Actually you're both and at times it suits you to be one or the other!
But is your decision making process flawed by conflict?

You also live in a bit of a fantasy world especially when you get stressed out, you don't face it with reality for resolution, rather turn it around in you head so it becomes more acceptable for you deal with.

Now how to re-open the door to communication with your old friend?
I would send him a nice box of candy (chocolate) with a nice note of Sweets to the sweet and you were thinking about him and wanted to know how chapter 2 of his life played out? Warmest Regards, signed with your name, phone and e mail address. If he is a gentleman he will respond with a thank you.

Warning you're liable to get what you wish for, so I would try the therapy first so I don't shoot yourself in the foot with your personal beliefs verses his.

Harvey7.
Thanks Harvey for the compliment. You are correct that I sometimes struggle with my identity being an Asian-American, as I have some of both cultures in me. I think I struggle even more between my idealistic childish notions of fairness and how life should be... and the adult reality that life isn't always fair. Hence the reason a few people have mentioned that I sometimes live in a fantasy world.

I'm in my late 20s and have had very few real relationships. I've been on a few dates and had one almost-relationship, but never anything real... so I've often been excessively idealistic. If I was still in high school, I probably would have done as you mentioned and sent him a box of chocolates. However, after having gotten burned by romance a number of times in the last 10 years, I have started to shift my perspective... as reality has hit me hard over the head a number of times. In terms of me and this guy, I honestly don't think he would be impressed by me putting out myself to him by doing something nice. Of course if I reached out to him, I'm certain he would give me a polite response... he does have manners. I did like him for a reason, as he was a decent guy. But I don't think he'd respect me more as a person for continuing to put myself out to him while not getting anything in return. Although he was the one who initially was pursuing me, in the later stages of our interaction... it was one-sided with me wanting to pursue things with him and him backing off. So if anyone deserves a box of chocolates and some love... that would be me, not him.
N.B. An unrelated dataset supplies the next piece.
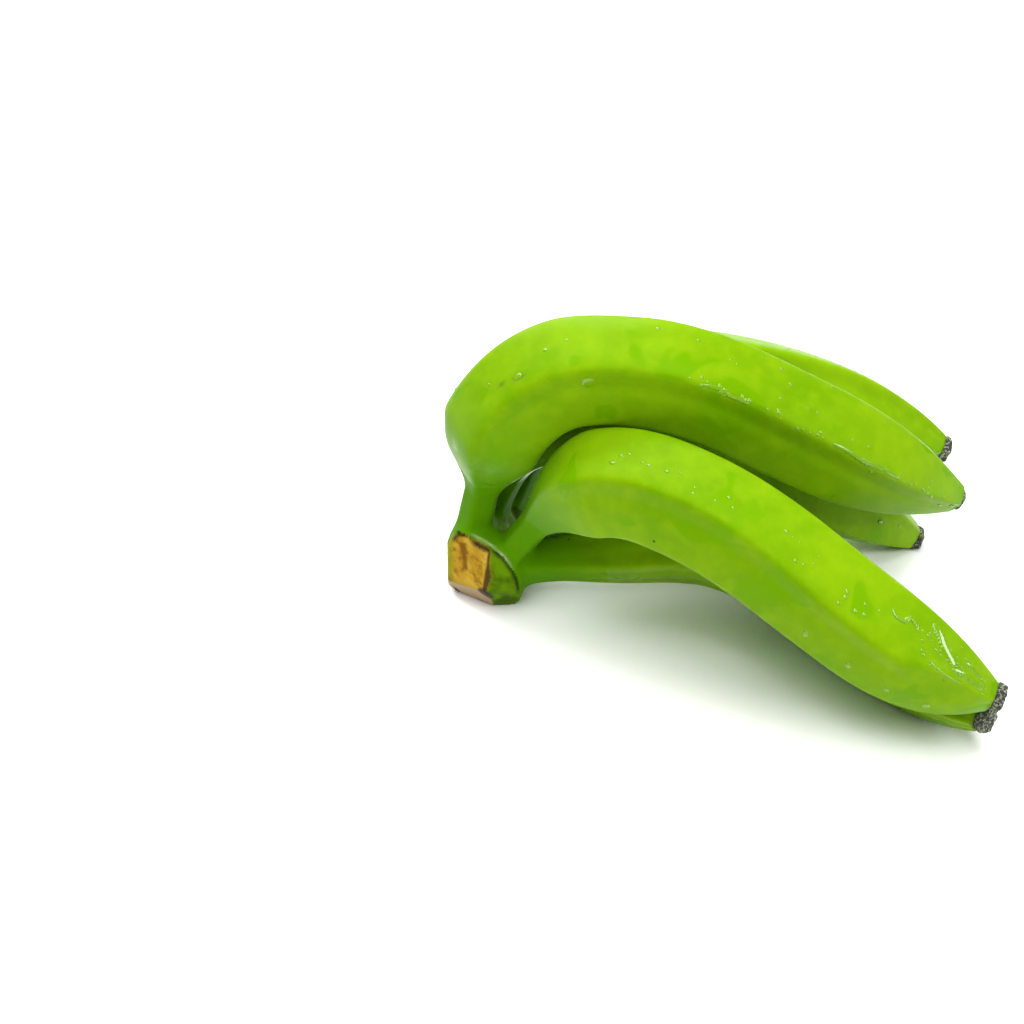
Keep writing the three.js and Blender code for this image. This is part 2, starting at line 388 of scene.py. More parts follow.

Anyway, I don't think I will contact him at all. At times (such as earlier today) I do get nostalgic when I think of that great connection I had with him. But I feel it's a lose-lose situation for me. If I contact him, then I'd imagine he'd be turned off that I was still interested in him over a year later after he wasn't willing to give me what I needed in a relationship. Plus if I contact him, then even in the slim possibility that he would be willing to pursue things with me (which I highly doubt), things would be on his terms and he'd never have to address his contribution to the issues between us. On the other hand, if I don't contact him, then I will just have to live with an unmanifested longing to be with someone and not have had that wish fulfilled. In fantasy world I could contact him and have him realize what a dope he was to walk away from me... but in reality world, the most likely outcome would be him rejecting me again. I wish there was another way (and thus I wrote this thread wondering IF there was any way to contact him without losing my dignity)... but deep down I doubt it.